Tropes present in this work:

  • Constantly Curious: Who else but Sokrates?
  • Date Rape: A man from the Renaissance sees nothing wrong with forcing a woman to have sex with him, even though she's protesting it is rape during the act.
  • Deconstruction: Of The Republic and of Plato playing Word of St. Paul through Sokrates.
  • Deliberate Values Dissonance: The Masters of the Just City come from different eras of history, and include Roman politicians, Renaissance philosophers, and modern classics majors. They naturally have some very different ideas about morality... although they don't originally realize how deep some of their differences are.
  • Divine Date: Apollo and Simmea.
  • Double Standard: Rape, Divine on Mortal: Averted and examined, Apollo's mystification about why Daphne didn't want to have sex with him, to the point that she turned into a tree to escape him, is what kicks everything off.
  • Entitled to Have You: Mattais/Kebes in regard to Simmea.
  • God in Human Form: Apollo gives up his divinity to experience the Just City as a human and learn; he thinks Athena cheats by just pretending to be a human child.
  • Gone Horribly Right: Sokrates questioning everything destabilizes things.
  • Grew Beyond Their Programming: Crocus the worker robot wants to study philosophy.
  • Historical In-Joke: One of Sokrates's reasons not to escape prison is that he would just end up getting himself in trouble again. He's right.
  • Humans Are Flawed: and don't conform to Plato's idealized plan for the Just City. However, characters disagree as to whether the flaw is in humans for being unable to achieve Plato's vision, or in Plato's ideas for failing to understand how real people would act.
  • Jerkass Gods: Athena takes being bested in a debate just about as well as you'd imagine a Greek goddess to. Apollo is less of a Jerkass, because living as a human gradually teaches him to take humans' feelings into account.
  • Low Culture, High Tech: No one knows much about how the robots work, even the two people from the time where they were commonplace; justified, because they were philosophers, not engineers.
  • No Equal-Opportunity Time Travel: The women don't go on the trips through time to get the children or the art, nor does the sole man of Asian ancestry.

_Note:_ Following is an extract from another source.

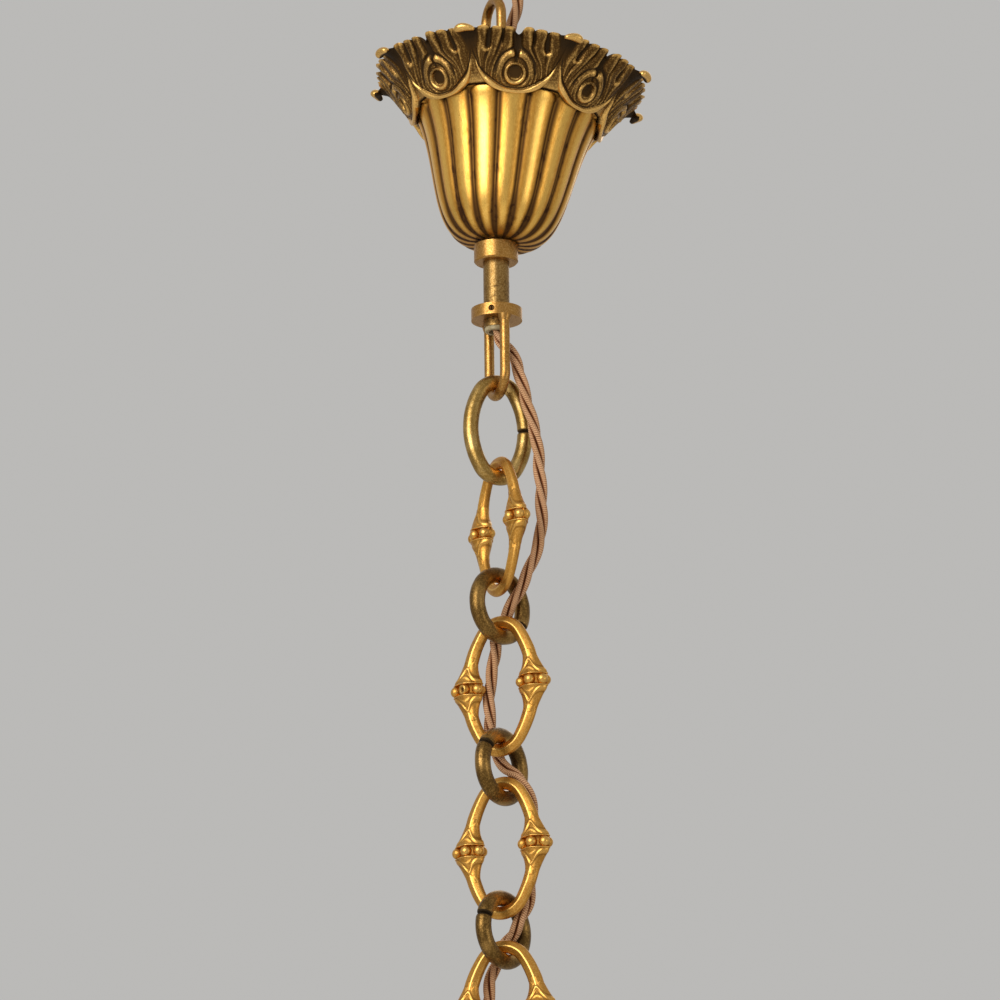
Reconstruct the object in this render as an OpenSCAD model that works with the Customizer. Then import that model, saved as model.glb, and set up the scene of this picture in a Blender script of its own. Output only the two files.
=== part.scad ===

  • "Not If They Enjoyed It" Rationalization: Ikaros' reasoning why what he did to Maia was not rape. Maia doesn't forgive him; made worse by the fact that she still has to work with him.
  • Switching P.O.V.: The first book alternates between three first-person narrators: Maia, one of the Masters of the Just City; the god Apollo, incarnate as a boy named Pytheas; and Simmea, one of the most brilliant of the children in the city. The second still has Maia and Apollo, but switches to Simmea's daughter Arete for the third POV.
  • Title Drop: Sokrates's house in the Just City is called Thessaly, a call back to his response to Crito's attempt to have him escape, "What would I do in Thessaly?"
  • Pals with Jesus: All of the adults know who Athena is, even when she's pretending to be one of the children of the city
  • What Measure Is a Non-Human?: The question of robot sentience is a problem because the robots do all the manual labor on the island, including all of the farming.
  • Wide-Eyed Idealist: None of the adults have bad intentions, but none of them have actually thought things through, such as how raising 10,000 ten-year olds will work with fewer than 300 adults on the entire island.
  • You Didn't Ask: Why everyone but Sokrates assumed the workers didn't possess intelligence.